The art of turning "good junk" into "great design"

Friday, November 9, 2012

Coconut Yam Soup

This soup is a classic for a beautiful fall day. This recipe does make a lot of soup. We ate it for two days and then I froze the rest in a Ziploc container. We probably have 4 more servings of soup. I will 100% make this soup again. It was also very easy! Here is what you will need:
 
 
    2 Garnet yams, peeled & cubed
    3 Large carrots, peeled & cubed 
    2 Celery stalks, diced
    1 Large yellow onion, diced
    1 Leek, sliced thinly
    3 Garlic cloves, minced
    1 tsp. Fresh ginger, optional
    1 tsp. Garam Masala (Indian spice)
    4 Cups of veggie broth
    1 tbsp Coconut or olive oil
    1 Can of coconut milk
    Sea salt & fresh cracked pepper
    Cinnamon & nutmeg for garnish
     
In a large soup pot over medium heat, saute ginger, garlic, celery, onion & leek in oil until translucent and soft. Add Garam Masala and stir to combine to release the flavor of the spice. Add the carrots, yams and veggie broth. Turn heat to high and bring to a boil, turn heat down to a simmer. Cover and simmer for 20-30 minutes or until veggies are tender.
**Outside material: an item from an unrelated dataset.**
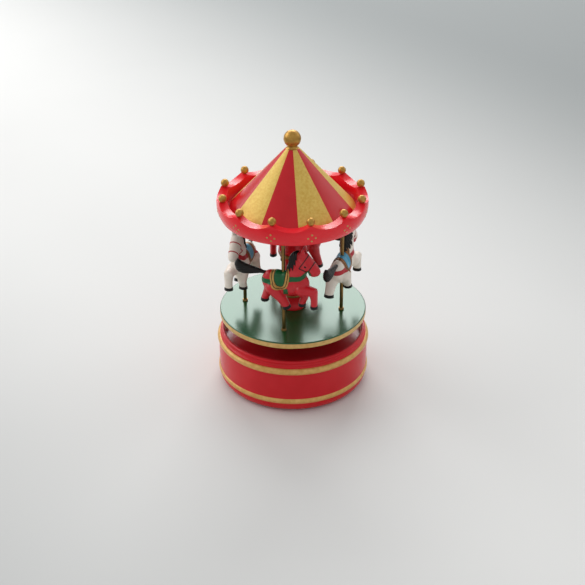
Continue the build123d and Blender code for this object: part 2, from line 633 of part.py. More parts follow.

Remove from heat and add coconut milk. Puree soup using a hand blender until thick and creamy. Season with salt & pepper and garnish with a dash of cinnamon & nutmeg!

Variation: Add 1 cup of red lentils to soup while cooking and increase water by 1 cup.
 
 




1 comment:

  1. Looks delicious - can't wait to try it and BTW - loved your shower floor. Good on you!